• _PROBLEM STATEMENT_: Repeat everything in the material exactly.

• _STORED DATA_:
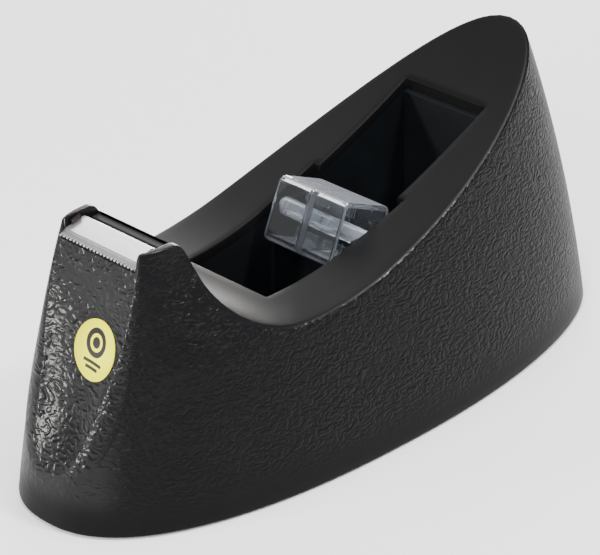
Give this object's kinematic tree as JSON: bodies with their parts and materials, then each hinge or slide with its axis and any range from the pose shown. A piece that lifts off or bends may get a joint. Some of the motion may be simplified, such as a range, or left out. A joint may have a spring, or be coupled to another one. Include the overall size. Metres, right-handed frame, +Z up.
{
  "type": "desktop tape dispenser",
  "caption": "Weighted desktop dispenser for adhesive tape: grained egg-shaped shell, sunken well, lift-out turning hub and a toothed cutter at the nose.",
  "frame": {"origin": "centre of the footprint, on the table", "axes": "+X along the body from the cutter towards the tail, +Y across it, +Z up"},
  "size_m": [0.1598, 0.063, 0.0708],
  "materials": {
    "shell": "satin black, leather-grained sides, smooth deck",
    "tub": "smooth matte black",
    "weights": "rough cast",
    "screws": "zinc plated",
    "plate": "matte black",
    "pad": "fine cellular rubber",
    "blade": "bright brushed steel",
    "label": "satin printed sticker",
    "hub": "clear, polished"
  },
  "bodies": {
    "base": {"casing": "shell", "well_tub": "tub", "ballast_rear": "weights", "ballast_front": "weights", "ballast_screws": "screws", "base_plate": "plate", "base_screws": "screws", "foot_pad": "pad", "cutter_blade": "blade", "front_label": "label"},
    "spindle": {"hub_axle": "hub"},
    "hub": {"hub_half_far": "hub", "hub_half_near": "hub"}
  },
  "joints": [
    {"name": "axle_lift", "type": "slide", "parent": "base", "child": "spindle", "axis": [0, 0, 1], "range_m": [0, 0.03]},
    {"name": "hub_spin", "type": "hinge", "parent": "spindle", "child": "hub", "pos_m": [0.002, 0, 0.0396], "axis": [0, 1, 0], "continuous": true}
  ]
}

• _EXERCISE ANSWER_:
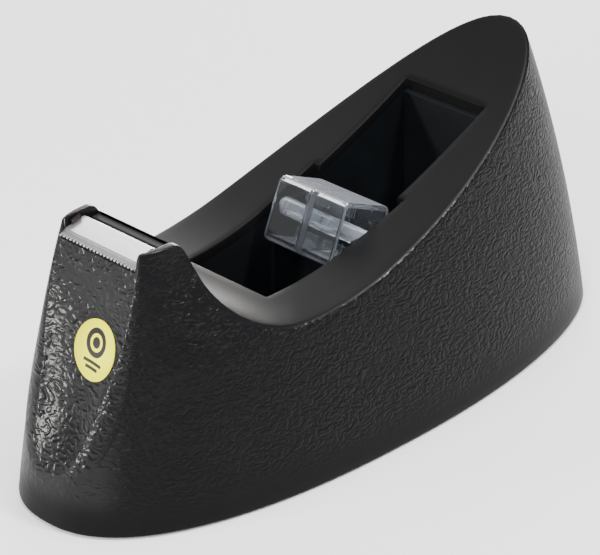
Give this object's kinematic tree as JSON: bodies with their parts and materials, then each hinge or slide with its axis and any range from the pose shown. A piece that lifts off or bends may get a joint. Some of the motion may be simplified, such as a range, or left out. A joint may have a spring, or be coupled to another one. Include the overall size. Metres, right-handed frame, +Z up.
{
  "type": "desktop tape dispenser",
  "caption": "Weighted desktop dispenser for adhesive tape: grained egg-shaped shell, sunken well, lift-out turning hub and a toothed cutter at the nose.",
  "frame": {"origin": "centre of the footprint, on the table", "axes": "+X along the body from the cutter towards the tail, +Y across it, +Z up"},
  "size_m": [0.1598, 0.063, 0.0708],
  "materials": {
    "shell": "satin black, leather-grained sides, smooth deck",
    "tub": "smooth matte black",
    "weights": "rough cast",
    "screws": "zinc plated",
    "plate": "matte black",
    "pad": "fine cellular rubber",
    "blade": "bright brushed steel",
    "label": "satin printed sticker",
    "hub": "clear, polished"
  },
  "bodies": {
    "base": {"casing": "shell", "well_tub": "tub", "ballast_rear": "weights", "ballast_front": "weights", "ballast_screws": "screws", "base_plate": "plate", "base_screws": "screws", "foot_pad": "pad", "cutter_blade": "blade", "front_label": "label"},
    "spindle": {"hub_axle": "hub"},
    "hub": {"hub_half_far": "hub", "hub_half_near": "hub"}
  },
  "joints": [
    {"name": "axle_lift", "type": "slide", "parent": "base", "child": "spindle", "axis": [0, 0, 1], "range_m": [0, 0.03]},
    {"name": "hub_spin", "type": "hinge", "parent": "spindle", "child": "hub", "pos_m": [0.002, 0, 0.0396], "axis": [0, 1, 0], "continuous": true}
  ]
}